Thermodynamic and economic analysis of a SRCO2–MEOFC–HTSC multi-cycle coupled system for power and steam cogeneration utilizing medium- and high-temperature waste heat

To enhance the utilization efficiency of medium- and high-temperature flue-gas waste heat, a novel power-steam cogeneration system integrating a supercritical CO2 recuperative cycle (SRCO2), a modified organic flash cycle with a two-phase expander (MEOFC), and a high-temperature steam heat pump cycle (HTSC) is proposed. A thermodynamic model was established and optimized using a particle swarm optimization algorithm with net electric output as the objective to determine operating conditions and working fluids. On this basis, the thermodynamic performance of the proposed SRCO2-MEOFC-HTSC system was compared with three existing configurations: SRCO2-organic flash cycle-HTSC (SRCO2-OFC-HTSC), SRCO2-regenerative organic flash cycle-HTSC (SRCO2-REOFC-HTSC), and SRCO2-organic rankine cycle-HTSC (SRCO2-ORC-HTSC). The evaluation was conducted from the perspectives of energy, exergy, economic impact. The results indicate that, using O-xylene as the working fluid for the organic cycle in all four coupled systems, the proposed system yields 3.3%-4.4% higher net power at an expander inlet temperature of 440 °C. After optimization, the optimal working fluid for each coupled system was identified, and under identical heat source conditions, an improvement of 7.0%-13.2% in net power output was achieved.

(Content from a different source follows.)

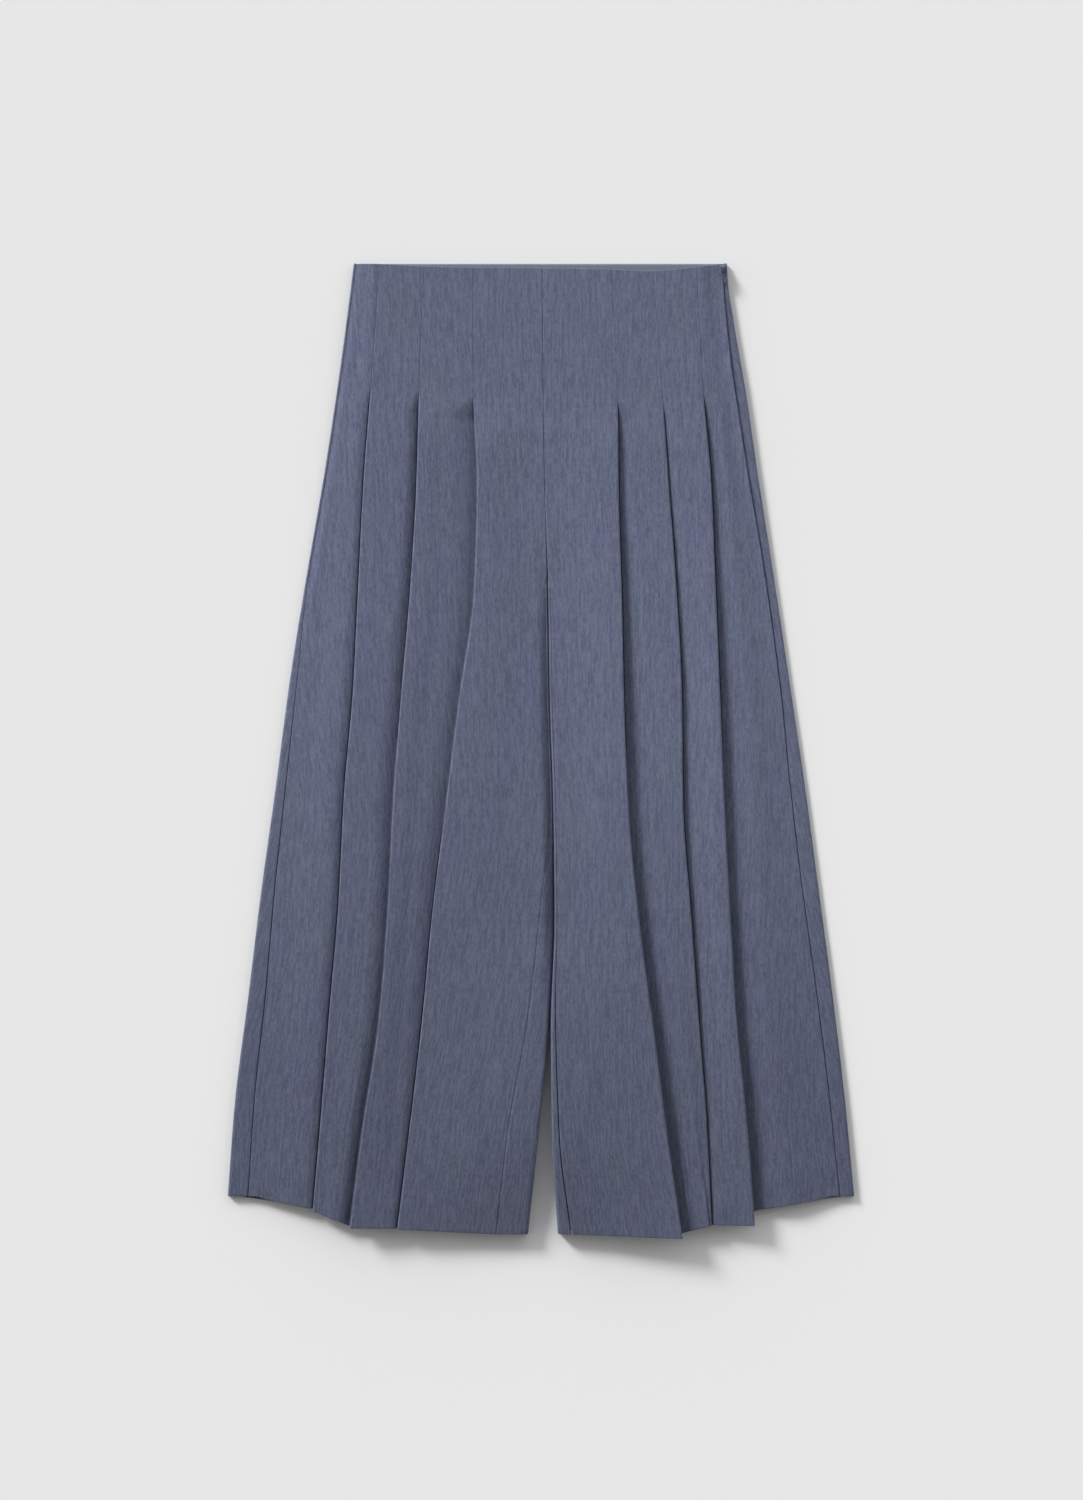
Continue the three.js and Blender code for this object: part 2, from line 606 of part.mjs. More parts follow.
// The slider lies over the top of the side seam, turned to follow it, and the pull hangs on its bridge.
const sliderFrame = new THREE.Group();
const sliderSeam = leftLeg.edge(SLIDER.down) - leftLeg.sideRoll(SLIDER.down) - leftLeg.mouth(SLIDER.down) / 2;
const clothTop = height.side(SLIDER.down) + CLOTH / 2;
const barHeight = clothTop + 0.3 + SLIDER.shoulder + 0.4 + BRIDGE.bar / 2;
sliderFrame.position.set(sliderSeam, -SLIDER.down, barHeight);
sliderFrame.rotation.z = THREE.MathUtils.degToRad(SLIDER.turn);
culottes.add(sliderFrame);
addPiece("zip_slider", sliderGeometry(), enamel, sliderFrame);
const pull = addPiece("zip_pull", pullGeometry(), enamel, sliderFrame);
pull.rotation.x = THREE.MathUtils.degToRad(PULL.tilt);

// The origin is the middle of the laid garment's footprint, on the floor.
culottes.updateMatrixWorld(true);
const footprint = new THREE.Box3().setFromObject(culottes, true);
const middle = footprint.getCenter(new THREE.Vector3());
culottes.position.set(-middle.x, -middle.y, -footprint.min.z);

export default culottes;
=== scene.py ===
"""Pleated culottes laid flat, front up: cloth, seams, zip and a plain studio stage.

Lengths are millimetres until a mesh is made, and then metres. Along the garment they are measured
down from the back's waist edge, and across it from the middle of the waist, the wearer's left to +X.
"""

from types import SimpleNamespace

import bmesh
import bpy
import numpy as np
from bpy.props import FloatProperty, FloatVectorProperty, PointerProperty
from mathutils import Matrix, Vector


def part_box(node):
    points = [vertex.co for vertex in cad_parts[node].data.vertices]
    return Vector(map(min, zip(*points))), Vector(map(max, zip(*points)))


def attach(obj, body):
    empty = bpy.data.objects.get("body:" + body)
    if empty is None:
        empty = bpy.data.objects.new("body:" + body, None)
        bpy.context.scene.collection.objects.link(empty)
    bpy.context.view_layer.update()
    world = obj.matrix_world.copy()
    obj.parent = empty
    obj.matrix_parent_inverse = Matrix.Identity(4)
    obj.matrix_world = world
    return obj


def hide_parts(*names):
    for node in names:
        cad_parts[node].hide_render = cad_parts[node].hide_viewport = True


bl_info = {
    "name": "Pleated Culottes",
    "version": (1, 0, 0),
    "blender": (4, 5, 0),
    "location": "View3D > Sidebar > Culottes",
    "description": "Builds a pair of pleated culottes laid flat, with its side zip, on a studio stage",
    "category": "Add Mesh",
}

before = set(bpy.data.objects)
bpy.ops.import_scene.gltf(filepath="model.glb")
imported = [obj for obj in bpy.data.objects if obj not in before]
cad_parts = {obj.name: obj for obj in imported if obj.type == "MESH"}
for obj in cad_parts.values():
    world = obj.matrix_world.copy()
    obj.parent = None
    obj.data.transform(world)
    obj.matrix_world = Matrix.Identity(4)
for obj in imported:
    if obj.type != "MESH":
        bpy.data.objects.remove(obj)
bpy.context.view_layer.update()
MM = 0.001  # one millimetre in metres

# Driving sizes, the same as the solids'
CLOTH = 1.0
GAP = 0.5
PITCH = CLOTH + GAP
LENGTH = 890
CROTCH = 292
RELEASE = 26
HEM_SHORTER = 4
DIP_FADE = 95
ZIP_LENGTH = 200
ZIP_TOP = 3
ZIP_MOUTH = 1.5
ZIP_MOUTH_FROM = 10
ZIP_MOUTH_TO = 22
TAPE_HEIGHT = 2.95
TAPE_REACH = 11
TAPE_PAST = -0.15
SEWN_TIGHT = 0.35  # how far two sewn layers press into each other
FACING_INSET = 5
FACING_DEPTH = 40
FACING_DROP = 0.6
FACING_LIFT = 0.35
FACING_TAPER = 4
HEM_ALLOWANCE = 34
HALFWAY = 0.55  # share of the length where the pleats' middle measures hold
SEAM_CLEARANCE = 0.02  # between a panel's edge and its seam
TURN_STEP = 0.6  # between the three points of an edge that is turned down
STITCHED_STEP = 3  # width of a panel's slope beside a pleat that is stitched down
PLEAT_TURN = 1.5  # from a pleat's hidden fold to the nearest points on both its layers
STITCHED_CREST = 0.35  # roundness of a crest that is stitched down, and of one let go
FREE_CREST = 1.5
CREST_REACH = 2.5  # from the rounded part of a crest to the panel beside it
BACK_FOLD = 3  # roundness of the back's folds at the side seam and the inseam
BACK_ROWS = 16
HEADS_FROM = 108  # stretch round the pleats' heads whose levels lie closer
HEADS_TO = 176
FORK_ABOVE = 26  # and the stretch above and below the fork
FORK_BELOW = 20
FORK_EASE = 6  # above and below the fork, where the front leaves its middle
CURL_FROM = 16  # above the fork, where the back begins to curl up, and where it has done so
CURL_TO = 4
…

From an economic perspective, the unit cost of energy generation is reduced by 1.8%-5.3% as the heat source temperature increases, while annual primary-energy savings are improved by 3.69%-9.49%. Regarding adaptability to heat source fluctuations, net power output increases by 68.5% to 82.4% over the heat source temperature range of 450-600 °C, demonstrating operational stability. These results confirm that the SRCO2-MEOFC-HTSC system exhibits significant advantages in energy efficiency, performance stability, and cost control.